The Judge was required to determine the total award that would have been made to the Claimant in accordance with Section 57 (4) of the Act, which states that:

“(4) The court’s order dismissing the claim must record the amount of damages that the court would have awarded to the claimant in respect of the primary claim but for the dismissal of the claim.”

His assessment was £44,489.

The Court ordered that the Claimant pay the Defendant’s costs, to be subject to detailed assessment on an indemnity basis and the Claimant be credited with the sum of £44,489 in respect of those costs. This was in line with Section 57 (5) of the Act, which states that:

“(5) When assessing costs in the proceedings, a court which dismisses a claim under this section must deduct the amount recorded in accordance with subsection (4) from the amount which it would otherwise order the claimant to pay in respect of costs incurred by the defendant.”

The finding of fundamental dishonesty sets aside qualified one way costs shifting (QOCS) and the Claimant becomes liable for the Defendant’s costs.

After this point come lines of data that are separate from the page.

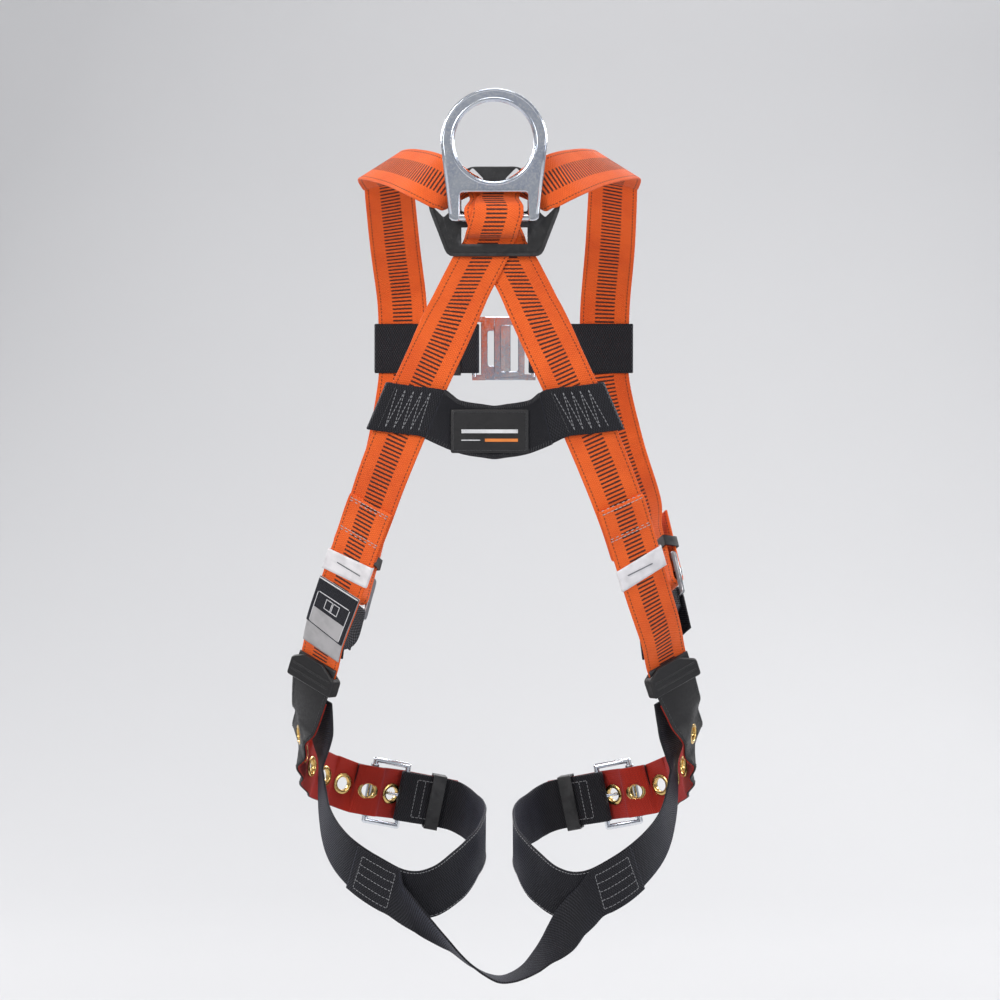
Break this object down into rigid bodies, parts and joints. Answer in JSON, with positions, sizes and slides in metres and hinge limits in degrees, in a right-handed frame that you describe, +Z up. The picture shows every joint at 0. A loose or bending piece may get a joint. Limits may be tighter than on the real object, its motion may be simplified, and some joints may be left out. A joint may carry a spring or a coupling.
{
  "type": "safety harness",
  "caption": "Full-body fall-arrest harness of flat webbing with a dorsal D-ring on a back plate, chest buckle, torso adjusters and buckled leg loops, as worn.",
  "frame": {"origin": "inside the wearer, on the centre line, at the height where the straps cross the shoulders", "axes": "+Z up, the wearer faces +Y so the dorsal side looks towards -Y, +X is the wearer's right"},
  "size_m": [0.3638, 0.2596, 0.7614],
  "materials": {
    "orange_webbing": "woven polyester webbing",
    "black_webbing": "woven polyester webbing",
    "red_webbing": "thin woven lining",
    "vinyl": "smooth coated webbing",
    "zinc_steel": "zinc-plated forged steel",
    "dark_steel": "plated pressed steel",
    "brass": "rolled brass eyelets",
    "black_plastic": "moulded satin plastic",
    "white_label": "coated label stock"
  },
  "bodies": {
    "webbing": {"dorsal_plate": "black_plastic", "shoulder_strap_right": "orange_webbing", "shoulder_strap_left": "orange_webbing", "load_label_right": "white_label", "load_label_left": "white_label", "label_pages": "white_label", "adjuster_frame_right": "dark_steel", "adjuster_frame_left": "dark_steel", "hip_sleeve_right": "black_plastic", "hip_sleeve_left": "black_plastic", "lower_strap_right": "black_webbing", "lower_strap_left": "black_webbing", "tongue_strap_right": "vinyl", "tongue_strap_left": "vinyl", "tongue_lining_right": "red_webbing", "tongue_lining_left": "red_webbing", "grommet_right_1": "brass", "grommet_right_2": "brass", "grommet_right_3": "brass", "grommet_right_4": "brass", "grommet_right_5": "brass", "grommet_right_6": "brass", "grommet_right_7": "brass", "grommet_left_1": "brass", "grommet_left_2": "brass", "grommet_left_3": "brass", "grommet_left_4": "brass", "grommet_left_5": "brass", "grommet_left_6": "brass", "grommet_left_7": "brass", "buckle_frame_right": "zinc_steel", "buckle_frame_left": "zinc_steel", "leg_strap_right": "black_webbing", "leg_strap_left": "black_webbing", "seat_strap": "black_webbing", "back_band": "black_webbing", "back_patch": "vinyl", "chest_strap_right": "black_webbing", "chest_strap_left": "black_webbing", "chest_frame": "zinc_steel"},
    "ring": {"dorsal_ring": "zinc_steel"},
    "chest_hook": {"chest_link": "zinc_steel"},
    "chest_keeper": {"chest_keeper": "black_plastic"},
    "bar_right": {"adjuster_bar_right": "dark_steel"},
    "bar_left": {"adjuster_bar_left": "dark_steel"},
    "torso_keeper_right": {"torso_keeper_right": "black_plastic"},
    "torso_keeper_left": {"torso_keeper_left": "black_plastic"},
    "roller_right": {"buckle_roller_right": "zinc_steel"},
    "roller_left": {"buckle_roller_left": "zinc_steel"},
    "prong_right": {"buckle_prong_right": "zinc_steel"},
    "prong_left": {"buckle_prong_left": "zinc_steel"},
    "leg_keeper_right": {"leg_keeper_right": "black_plastic"},
    "leg_keeper_left": {"leg_keeper_left": "black_plastic"},
    "pouch_cover": {"label_cover": "vinyl"}
  },
  "joints": [
    {"name": "ring_tilt", "type": "hinge", "parent": "webbing", "child": "ring", "pos_m": [0, -0.1242, -0.0415], "axis": [1, 0, 0], "range_deg": [0, 150]},
    {"name": "chest_hook_swing", "type": "hinge", "parent": "webbing", "child": "chest_hook", "pos_m": [-0.027, 0.12, -0.15], "axis": [0, 0, 1], "range_deg": [0, 20]},
    {"name": "chest_keeper_slide", "type": "slide", "parent": "webbing", "child": "chest_keeper", "axis": [1, 0, 0], "range_m": [-0.003, 0.003]},
    {"name": "bar_right_slide", "type": "slide", "parent": "webbing", "child": "bar_right", "axis": [-0.2004, 0.5011, 0.8419], "range_m": [0, 0.004]},
    {"name": "bar_left_slide", "type": "slide", "parent": "webbing", "child": "bar_left", "axis": [0.2004, 0.5011, 0.8419], "range_m": [0, 0.004]},
    {"name": "torso_keeper_right_slide", "type": "slide", "parent": "webbing", "child": "torso_keeper_right", "axis": [-0.2004, 0.5011, 0.8419], "range_m": [-0.002, 0.003]},
    {"name": "torso_keeper_left_slide", "type": "slide", "parent": "webbing", "child": "torso_keeper_left", "axis": [0.2004, 0.5011, 0.8419], "range_m": [-0.002, 0.003]},
    {"name": "roller_right_spin", "type": "hinge", "parent": "webbing", "child": "roller_right", "pos_m": [0.11946, 0.07342, -0.54978], "axis": [0.1987, -0.0324, -0.9795], "continuous": true},
    {"name": "roller_left_spin", "type": "hinge", "parent": "webbing", "child": "roller_left", "pos_m": [-0.11946, 0.07342, -0.54978], "axis": [0.1987, 0.0324, 0.9795], "continuous": true},
    {"name": "prong_right_lift", "type": "hinge", "parent": "webbing", "child": "prong_right", "pos_m": [0.09047, 0.07825, -0.55582], "axis": [-0.1987, 0.0324, 0.9795], "range_deg": [0, 3]},
    {"name": "prong_left_lift", "type": "hinge", "parent": "webbing", "child": "prong_left", "pos_m": [-0.09047, 0.07825, -0.55582], "axis": [-0.1987, -0.0324, -0.9795], "range_deg": [0, 3]},
    {"name": "leg_keeper_right_slide", "type": "slide", "parent": "webbing", "child": "leg_keeper_right", "axis": [-0.9662, 0.161, -0.2013], "range_m": [-0.003, 0.006]},
    {"name": "leg_keeper_left_slide", "type": "slide", "parent": "webbing", "child": "leg_keeper_left", "axis": [0.9662, 0.161, -0.2013], "range_m": [-0.003, 0.006]},
    {"name": "pouch_cover_lift", "type": "hinge", "parent": "webbing", "child": "pouch_cover", "pos_m": [-0.13445, -0.08169, -0.3571], "axis": [-0.7804, 0.4454, 0.4389], "range_deg": [0, 90]}
  ]
}
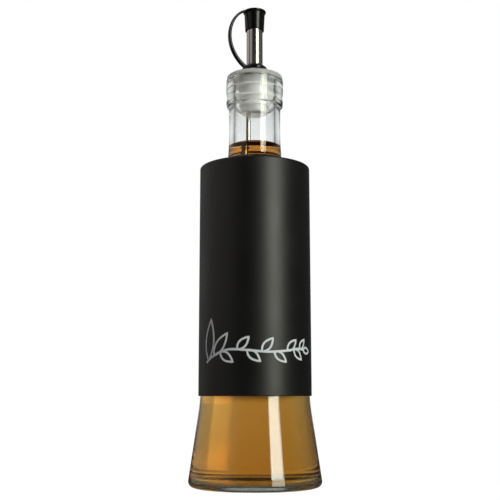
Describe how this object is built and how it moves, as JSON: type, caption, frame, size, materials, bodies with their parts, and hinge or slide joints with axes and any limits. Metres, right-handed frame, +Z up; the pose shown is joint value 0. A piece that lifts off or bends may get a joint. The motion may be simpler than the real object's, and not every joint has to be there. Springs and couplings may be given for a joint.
{
  "type": "vinegar dispenser bottle",
  "caption": "Tall glass bottle with a flared foot, black sleeve and amber vinegar, closed by a ribbed stopper with a steel spout, air tube and tethered rubber cap.",
  "frame": {"origin": "centre of the foot, on the surface that the bottle stands on", "axes": "+Z up along the bottle's axis; the cap's strap loops out on the -X side, a little towards -Y, where the sleeve's front is"},
  "size_m": [0.069, 0.069, 0.2591],
  "materials": {
    "clear_glass": "clear, polished",
    "amber_vinegar": "clear amber-brown liquid",
    "matt_black_coating": "matt",
    "milky_plastic": "translucent, satin",
    "polished_steel": "polished",
    "black_rubber": "smooth, slightly glossy"
  },
  "bodies": {
    "root": {"glass_bottle": "clear_glass", "vinegar": "amber_vinegar", "sleeve": "matt_black_coating", "stopper": "milky_plastic", "spout": "polished_steel", "air_tube": "polished_steel", "cap_strap": "black_rubber"}
  },
  "joints": []
}
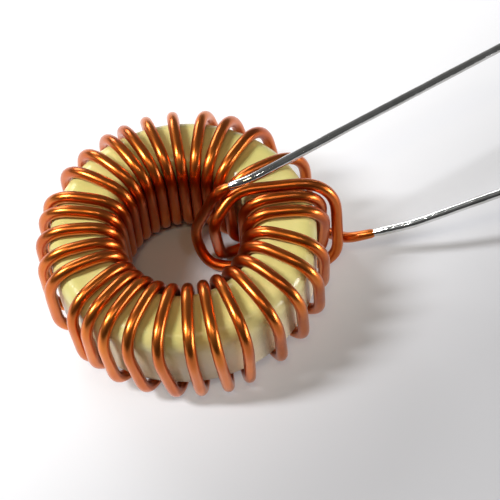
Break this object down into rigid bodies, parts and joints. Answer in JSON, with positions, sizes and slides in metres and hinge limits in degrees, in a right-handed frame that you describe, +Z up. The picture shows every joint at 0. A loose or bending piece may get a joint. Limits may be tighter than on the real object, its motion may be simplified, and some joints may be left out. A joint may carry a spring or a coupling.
{
  "type": "toroidal inductor",
  "caption": "Toroidal inductor: enamelled copper wire wound through a coated powder ring core, with two long tinned leads that leave on one side.",
  "frame": {"origin": "on the ring's axis, at the height of the surface that the lowest turns stand on", "axes": "+Z up along the ring's axis, +X towards the side where both leads leave"},
  "size_m": [0.0665, 0.039, 0.0165],
  "materials": {
    "core_coat": "satin",
    "enamelled_copper": "gloss",
    "solder": "gloss"
  },
  "bodies": {
    "root": {"core": "core_coat", "winding": "enamelled_copper", "start_solder": "solder", "finish_solder": "solder"}
  },
  "joints": []
}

QOCS was introduced in 2013 as part of the Jackson reforms (CPR 44.13 to CPR 44.17) which introduced the well known (to personal injury litigators) principal that the Claimant will not be liable for the Defendant’s costs. However, as can be seen in this case, the Claimant can lose protection, in accordance with CPR 44.15  if:

(a) the claimant has disclosed no reasonable grounds for bringing the proceedings;

(b) the proceedings are an abuse of the court’s process; or

(c) the conduct of –

(i) the claimant; or

(ii) a person acting on the claimant’s behalf and with the claimant’s knowledge of such conduct, is likely to obstruct the just disposal of the proceedings.